● **BRIEF**: Would you restate all the data that follows, word for word?

● **RECORDED INFORMATION**:
================================
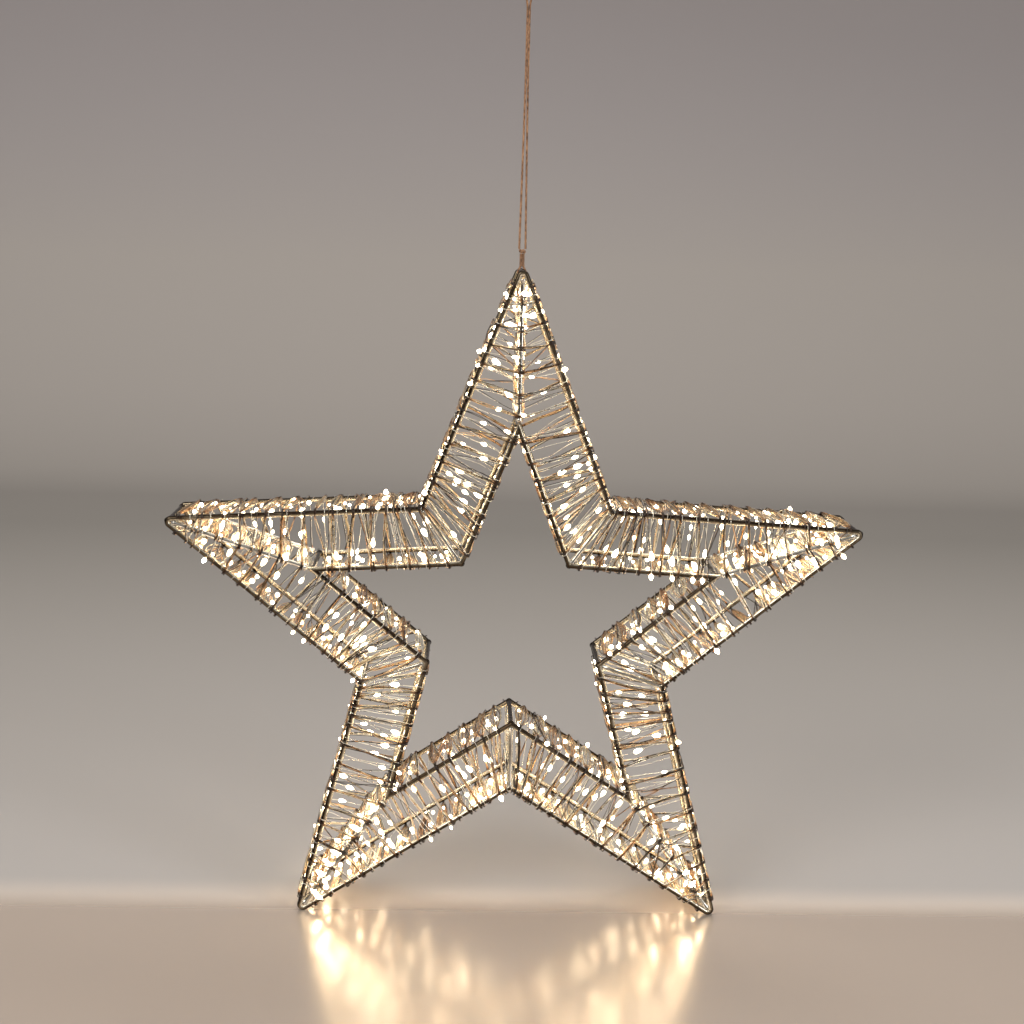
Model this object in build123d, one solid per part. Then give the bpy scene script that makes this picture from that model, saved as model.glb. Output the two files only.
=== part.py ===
from build123d import *
import math
import os

# A hanging star light: a hollow five-armed band of bent round rod, wound with flat bundles of fine wire
# and set with small moulded light beads, on a looped cord. Millimetres, +Z up, the front faces -Y.
# The origin is the point where a hook bears inside the cord's top loop. The star hangs below it.

# Outline of the star, on the axes of the rods
arm_count = 5
tip_radius = 309.0  # star centre to the sharp corner of an outer tip
notch_radius = 133.5  # star centre to an outer notch
band_width = 47.5  # outer rod to inner rod, square to the edge
face_spacing = 66.0  # front rods to back rods
tip_bend_radius = 3.0  # bend of the rod at each outer tip
tip_bend_chords = 4  # a bend is drawn with this many short straight runs
hang_height = 545.0  # star centre to the hook point

# Rods
rod_diameter = 4.5
strut_diameter = 4.0  # struts in the faces and spacers between them
rod_sides = 12  # a rod is drawn with this many flats, its diameter over the ridges
strut_sides = 8

# Wire bundles wound round the band
wire_width = 2.2
wire_thickness = 0.9
wire_clearance = 0.3  # bundle to rod
fold_turn = 45.0  # degrees in each of the two folds that take the bundle round a rod
limb_turns = 8
tip_turns = 7
tip_start_length = 22.0  # sharp tip to the first tip turn, along the rod
tip_end_gap = 9.0  # last tip turn to the foot of the inner tip, along the outer rod
limb_start_outer_gap = 6.0  # foot of the inner tip to the first limb turn, along the outer rod
limb_start_inner_gap = 8.0  # inner tip to the first limb turn, along the inner rod
limb_end_outer_gap = 8.0  # last limb turn to the outer notch
limb_end_inner_gap = 9.0  # last limb turn to the inner notch
gap_samples = 5  # points on each straight stretch when the turns' distance is measured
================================
● **EXERCISE RESPONSE**:
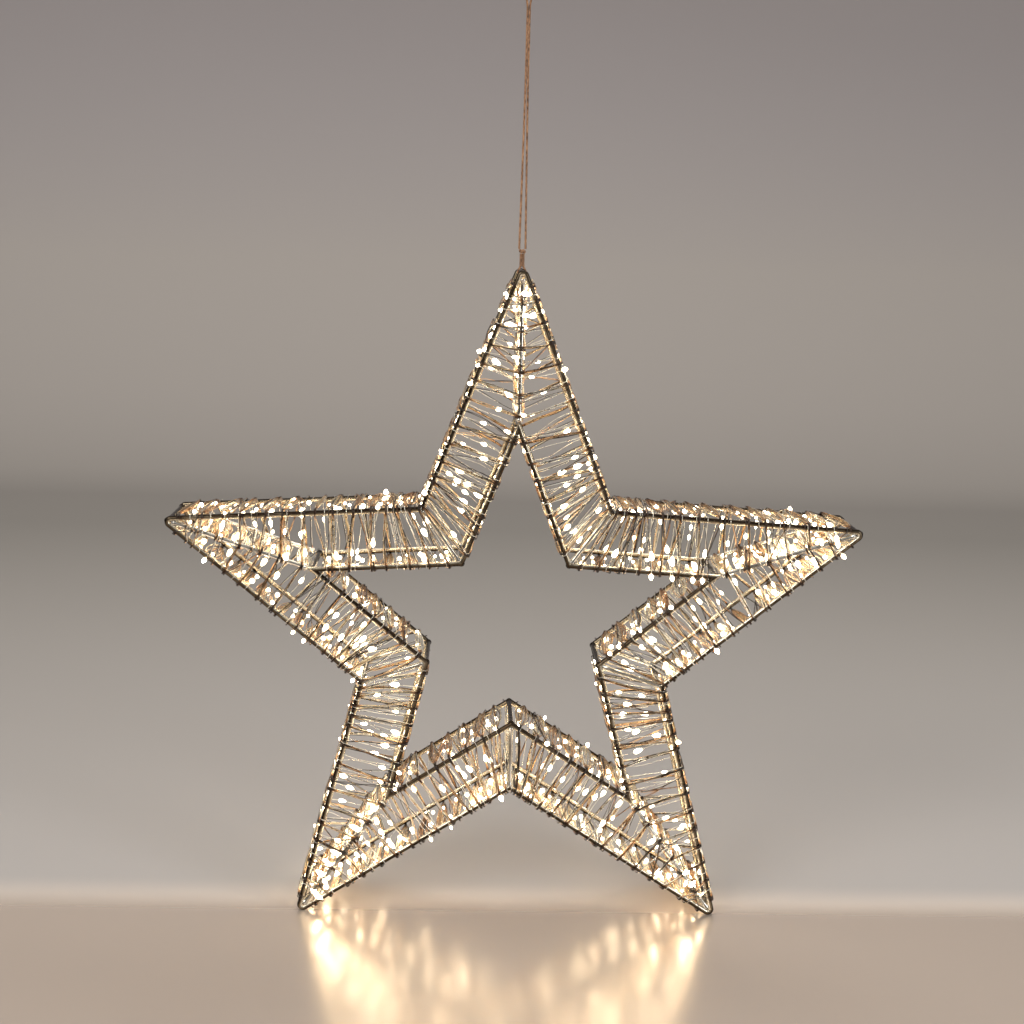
Model this object in build123d, one solid per part. Then give the bpy scene script that makes this picture from that model, saved as model.glb. Output the two files only.
=== part.py ===
from build123d import *
import math
import os

# A hanging star light: a hollow five-armed band of bent round rod, wound with flat bundles of fine wire
# and set with small moulded light beads, on a looped cord. Millimetres, +Z up, the front faces -Y.
# The origin is the point where a hook bears inside the cord's top loop. The star hangs below it.

# Outline of the star, on the axes of the rods
arm_count = 5
tip_radius = 309.0  # star centre to the sharp corner of an outer tip
notch_radius = 133.5  # star centre to an outer notch
band_width = 47.5  # outer rod to inner rod, square to the edge
face_spacing = 66.0  # front rods to back rods
tip_bend_radius = 3.0  # bend of the rod at each outer tip
tip_bend_chords = 4  # a bend is drawn with this many short straight runs
hang_height = 545.0  # star centre to the hook point

# Rods
rod_diameter = 4.5
strut_diameter = 4.0  # struts in the faces and spacers between them
rod_sides = 12  # a rod is drawn with this many flats, its diameter over the ridges
strut_sides = 8

# Wire bundles wound round the band
wire_width = 2.2
wire_thickness = 0.9
wire_clearance = 0.3  # bundle to rod
fold_turn = 45.0  # degrees in each of the two folds that take the bundle round a rod
limb_turns = 8
tip_turns = 7
tip_start_length = 22.0  # sharp tip to the first tip turn, along the rod
tip_end_gap = 9.0  # last tip turn to the foot of the inner tip, along the outer rod
limb_start_outer_gap = 6.0  # foot of the inner tip to the first limb turn, along the outer rod
limb_start_inner_gap = 8.0  # inner tip to the first limb turn, along the inner rod
limb_end_outer_gap = 8.0  # last limb turn to the outer notch
limb_end_inner_gap = 9.0  # last limb turn to the inner notch
gap_samples = 5  # points on each straight stretch when the turns' distance is measured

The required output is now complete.